**Written task**.
Output all of the data below exactly as given.

**Supplied data**.
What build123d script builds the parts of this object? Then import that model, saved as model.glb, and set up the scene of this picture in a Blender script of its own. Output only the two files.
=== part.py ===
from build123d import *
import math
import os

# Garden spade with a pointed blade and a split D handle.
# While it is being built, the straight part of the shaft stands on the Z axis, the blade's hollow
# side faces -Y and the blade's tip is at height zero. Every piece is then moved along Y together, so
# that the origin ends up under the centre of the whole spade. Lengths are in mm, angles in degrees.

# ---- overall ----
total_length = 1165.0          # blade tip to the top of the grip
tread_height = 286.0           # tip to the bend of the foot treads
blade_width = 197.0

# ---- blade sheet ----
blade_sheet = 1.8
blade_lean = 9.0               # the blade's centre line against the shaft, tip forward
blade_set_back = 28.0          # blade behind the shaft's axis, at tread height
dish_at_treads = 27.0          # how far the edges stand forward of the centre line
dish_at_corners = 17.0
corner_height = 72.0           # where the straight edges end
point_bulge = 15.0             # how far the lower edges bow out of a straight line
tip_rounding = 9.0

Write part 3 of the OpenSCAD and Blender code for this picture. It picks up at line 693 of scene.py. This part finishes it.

**The answer**.
What build123d script builds the parts of this object? Then import that model, saved as model.glb, and set up the scene of this picture in a Blender script of its own. Output only the two files.
=== part.py ===
from build123d import *
import math
import os

# Garden spade with a pointed blade and a split D handle.
# While it is being built, the straight part of the shaft stands on the Z axis, the blade's hollow
# side faces -Y and the blade's tip is at height zero. Every piece is then moved along Y together, so
# that the origin ends up under the centre of the whole spade. Lengths are in mm, angles in degrees.

# ---- overall ----
total_length = 1165.0          # blade tip to the top of the grip
tread_height = 286.0           # tip to the bend of the foot treads
blade_width = 197.0

# ---- blade sheet ----
blade_sheet = 1.8
blade_lean = 9.0               # the blade's centre line against the shaft, tip forward
blade_set_back = 28.0          # blade behind the shaft's axis, at tread height
dish_at_treads = 27.0          # how far the edges stand forward of the centre line
dish_at_corners = 17.0
corner_height = 72.0           # where the straight edges end
point_bulge = 15.0             # how far the lower edges bow out of a straight line
tip_rounding = 9.0

Write part 3 of the OpenSCAD and Blender code for this picture. It picks up at line 693 of scene.py. This part finishes it.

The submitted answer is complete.